Marine Le Pen a reçu en héritage une entreprise, qui se trouve être une entreprise politique de haine : le Front national. Raisonnant en cheffe d’entreprise, elle cherche surtout à accroître ses parts de marché en se présentant différemment, dans le cadre d’une opération médiatique dite de « dédiabolisation ». Mais pour qu’il y ait dédiabolisation, il faudrait qu’il y ait eu d’abord diabolisation, ce qui n’est pas le cas. C’est en réalité une tentative de banalisation de l’extrême droite qui est menée par Marine Le Pen, bien aidée par certains médias et « éditorialistes » qui écument les plateaux de télévision. C’est parce qu’ils vont à l’encontre de cette stratégie marketing que les propos de Jean-Marie Le Pen sont reniés par l’actuelle direction du FN. Néanmoins, sur le fond, cette opération de normalisation des apparences est menée sans renoncer aux fondamentaux d’extrême droite : la haine, le mensonge, les amalgames, etc.
Le FN version père était formé par une extrême droite d’il y a quarante ans, très politisée et véhiculant divers mensonges historiques afin de nier les responsabilités directes de l’idéologie d’extrême droite dans les crimes contre l’humanité commis pendant la Deuxième Guerre mondiale par la dictature nazie, avec la complicité active de l’Etat pétainiste. Le FN version fille est beaucoup plus dépolitisé, à l’image de son électorat, et l’histoire n’y intéresse plus grand monde : il leur suffit de parler d’autre chose, de botter en touche, tant ils sont surtout animés par une haine primaire, qui n’est pas développée dans une théorisation, et ils n’ont au fond pas de véritable idée précise de comment il faudrait exercer le pouvoir (mais il est certain que s’ils l’exerçaient, ce serait de façon autoritaire et dictatoriale).

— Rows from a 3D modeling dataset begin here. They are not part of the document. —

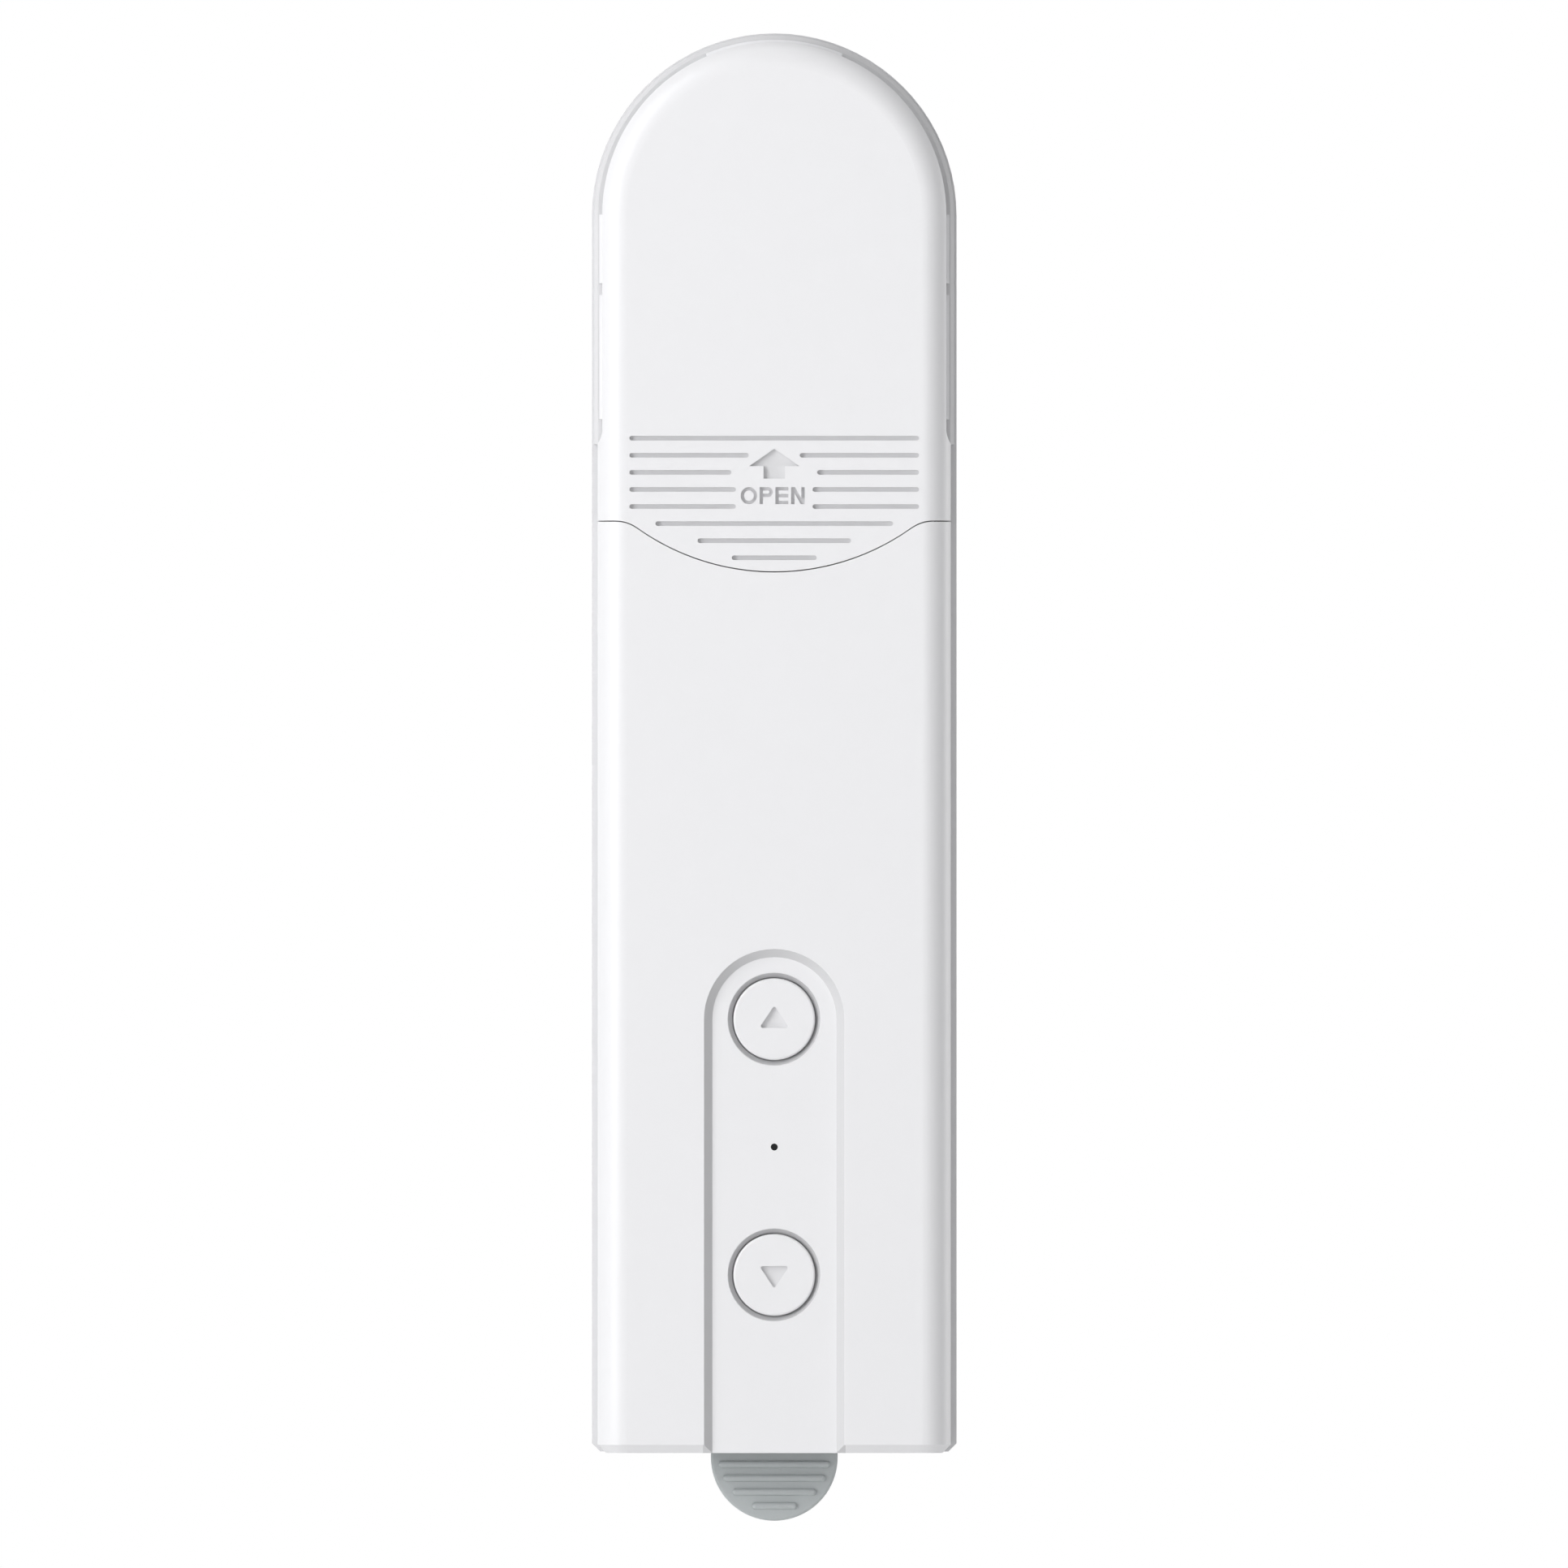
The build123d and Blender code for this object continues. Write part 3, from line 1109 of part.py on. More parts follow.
os.makedirs("parts", exist_ok=True)
for name, shape in PIECES.items():
    export_step(Pos(0, 0, -MOUNT_H) * shape, f"parts/{name}.step")
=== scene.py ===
import json
from math import cos, pi, radians, sin

import bmesh
import bpy
from bpy.props import FloatProperty, FloatVectorProperty, IntProperty, PointerProperty
from mathutils import Matrix, Vector


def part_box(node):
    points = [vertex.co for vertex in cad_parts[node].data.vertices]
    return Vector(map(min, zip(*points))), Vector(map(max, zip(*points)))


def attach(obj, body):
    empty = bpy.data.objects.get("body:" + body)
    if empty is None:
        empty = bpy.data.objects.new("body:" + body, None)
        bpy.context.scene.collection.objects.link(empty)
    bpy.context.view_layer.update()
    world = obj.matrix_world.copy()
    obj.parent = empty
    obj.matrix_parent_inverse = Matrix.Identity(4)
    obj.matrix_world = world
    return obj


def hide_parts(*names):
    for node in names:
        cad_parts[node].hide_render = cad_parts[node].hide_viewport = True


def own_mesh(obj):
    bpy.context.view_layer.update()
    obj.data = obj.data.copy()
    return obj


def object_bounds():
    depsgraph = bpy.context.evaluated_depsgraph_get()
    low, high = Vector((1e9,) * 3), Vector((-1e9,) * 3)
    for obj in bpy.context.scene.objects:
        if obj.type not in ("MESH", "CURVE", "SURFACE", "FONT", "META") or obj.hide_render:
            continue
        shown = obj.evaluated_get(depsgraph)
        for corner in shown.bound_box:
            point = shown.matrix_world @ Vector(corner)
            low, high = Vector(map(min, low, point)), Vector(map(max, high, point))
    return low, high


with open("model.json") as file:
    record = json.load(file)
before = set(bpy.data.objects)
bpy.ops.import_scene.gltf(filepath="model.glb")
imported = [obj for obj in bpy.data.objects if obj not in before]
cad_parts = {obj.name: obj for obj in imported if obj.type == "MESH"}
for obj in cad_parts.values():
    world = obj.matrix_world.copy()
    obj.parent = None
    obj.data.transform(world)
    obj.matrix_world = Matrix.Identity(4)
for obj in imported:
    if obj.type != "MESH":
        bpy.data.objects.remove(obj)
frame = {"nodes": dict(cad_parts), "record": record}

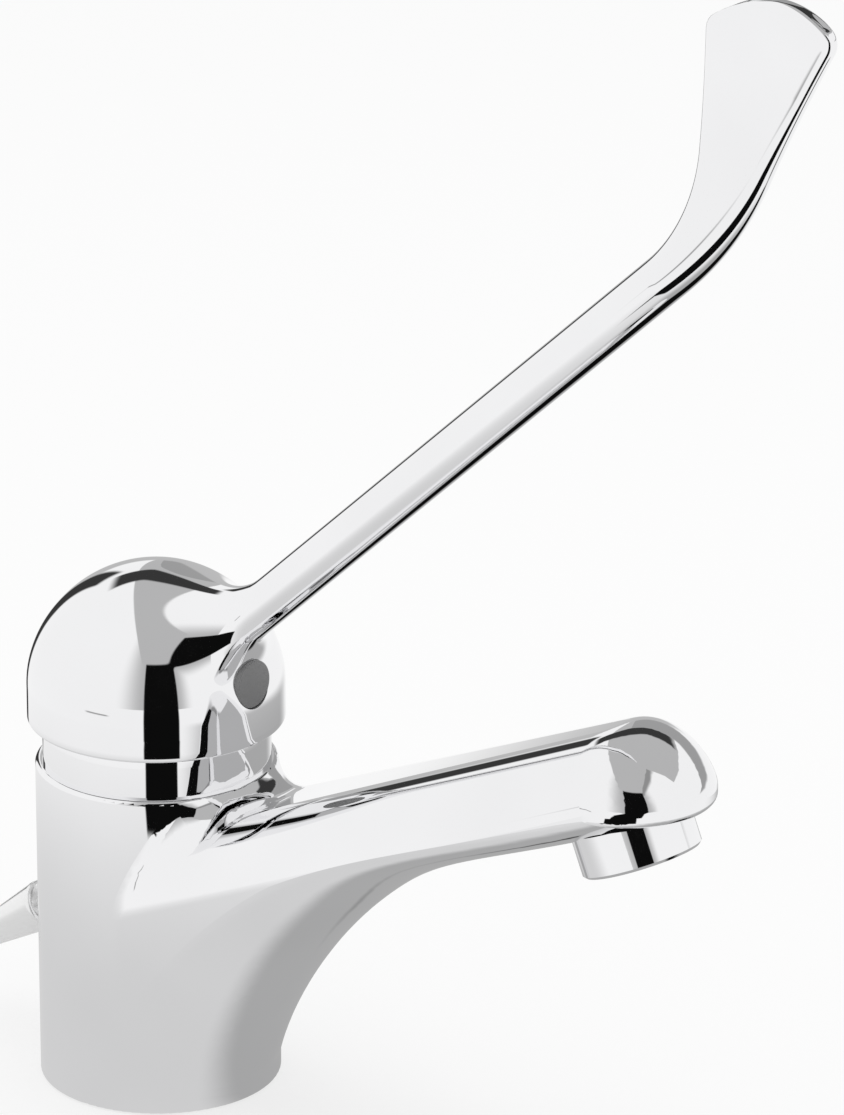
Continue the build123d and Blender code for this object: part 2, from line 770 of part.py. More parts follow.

Cependant, de véritables nostalgiques du régime de Vichy, du fascisme, etc., existent au sein du FN actuel, même s’ils sont sans doute minoritaires parmi les adhérents. Marine Le Pen a tout intérêt à rester dans le flou actuel en interne tant que la présence des fascistes n’est pas trop médiatisée, de même qu’elle reste dans le flou politiquement afin de ratisser plus large et de toucher un électorat désorienté et déçu par le PS et l’UMP.
La lutte contre l’extrême droite est une partie indispensable de notre action, mais elle doit aussi et surtout s’en prendre aux causes sociales qui font que le FN, et plus généralement son discours de haine, ont le vent en poupe.
Ne nous laissons pas leurrer par les changements dans la façon de présenter la politique de la haine, démasquons la tentative de banalisation de l’extrême droite. S’il est très peu probable que le FN puisse arriver par lui-même au pouvoir, il n’en est pas moins extrêmement dangereux. D’abord, parce que ses thématiques se diffusent depuis des années au sein d’autres partis. Ensuite, parce que le seul moyen réaliste pour le FN d’arriver au pouvoir serait de s’allier avec la droite traditionnelle – c’est comme ça que le parti nazi a pris le pouvoir en 19331 – et on ne peut avoir aucune certitude, puisqu’on a vu par le passé que l’UMP était prête à n’importe quelle ignominie.
Ce n’est pas tant de « vigilance » dont il y a besoin aujourd’hui, mais d’action sociale à la base, en partant des intérêts communs concrets de l’immense majorité de la population afin de mener des luttes collectives contre l’exploitation et l’aliénation. Ces luttes unissent les travailleurs, les précaires, les chômeurs, en tant que classe sociale, et ce quelles que soient leur nationalité, leur origine. C’est sur l’individualisme et le désespoir social que prospère la haine : attaquons le mal à la racine !
1 Sur cette prise du pouvoir par l’extrême droite nazie en Allemagne, voir notre brochure : Les Rapports de force électoraux dans la République de Weimar, Critique Sociale, 2013.